Spain: GDP growth and inflation forecast

That said, our forecast is that average annual inflation in 2024 will be similar to that of 2023 (3.7% in 2023 and 3.6% in 2024). This is due to the impact of the withdrawal – expected in early 2024 – of the fiscal measures that were implemented to tackle the rise in energy and food prices (the VAT cut on electricity and food and the public transport subsidy). We estimate that the withdrawal of these measures will add around 1 pp to headline inflation during 2024. However, if we look at the forecast for core inflation (i.e. that which excludes energy and unprocessed foods), the forecast is one of gradual moderation: from 6.1% on average in 2023 to 3.1% in 2024.
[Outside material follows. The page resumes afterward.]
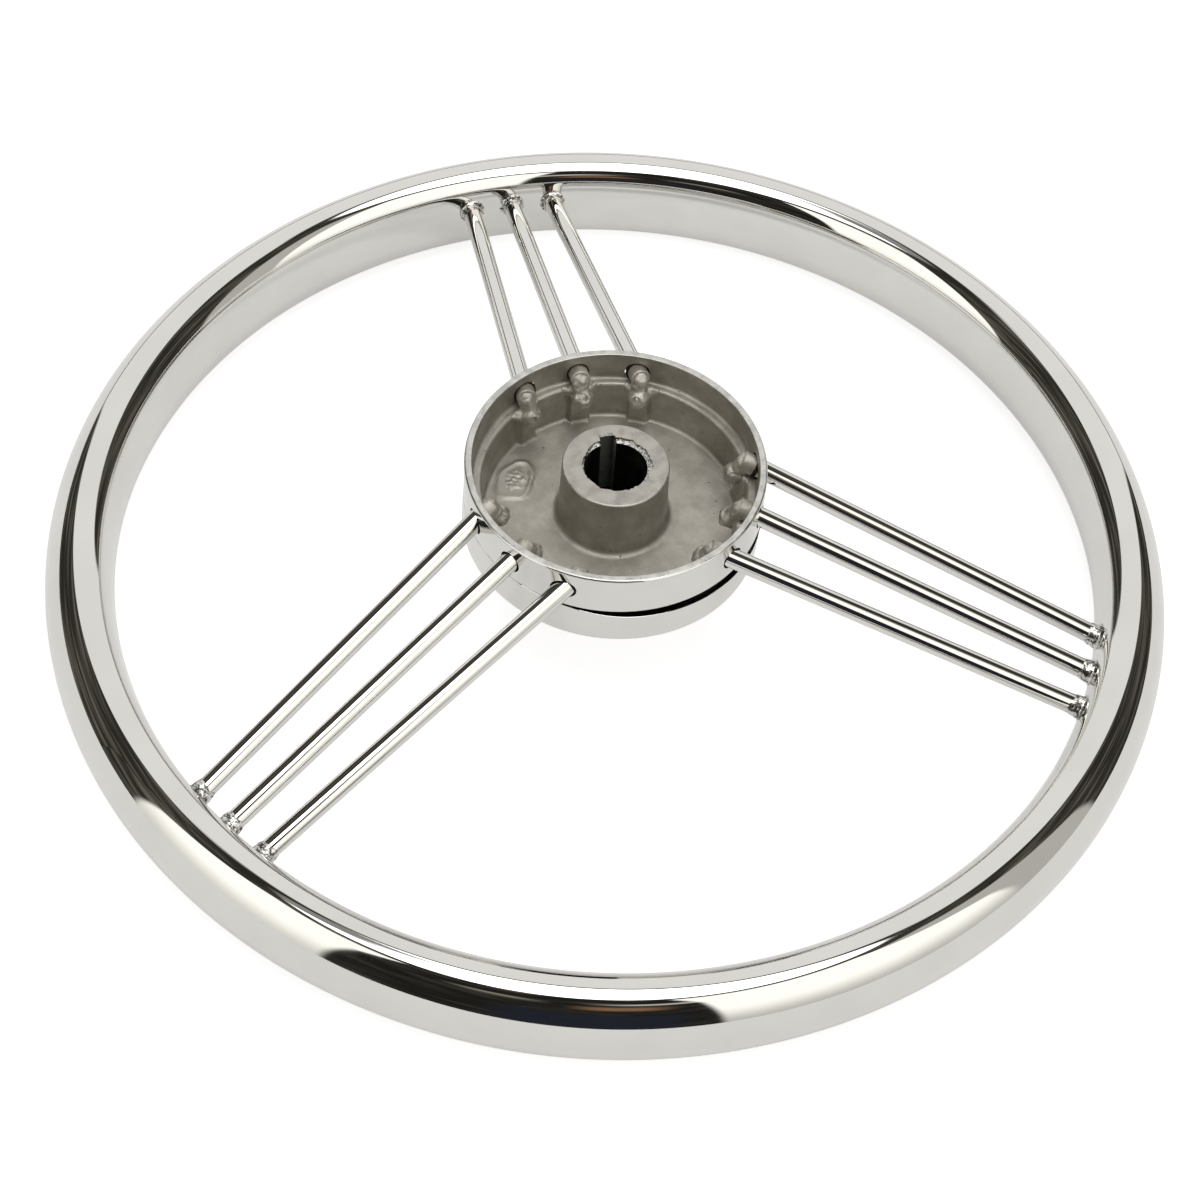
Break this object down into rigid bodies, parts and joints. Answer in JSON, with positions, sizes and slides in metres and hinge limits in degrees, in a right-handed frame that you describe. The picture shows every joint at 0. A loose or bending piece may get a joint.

Overall, we expect the economy, after growing 2.4% in 2023, to moderate its growth rate to 1.4% in 2024, albeit with a gently accelerating profile throughout the year. This forecast for 2024 is 0.3 pps lower than that contemplated in our previous scenario, due to the impact of the change in the underlying assumptions. Looking ahead to 2025, thanks to the anticipated gradual decline in interest rates and the convergence of inflation towards its 2% target, the Spanish economy ought to follow a growth path that is more in line with its potential growth rate, placing the growth forecast at 2%.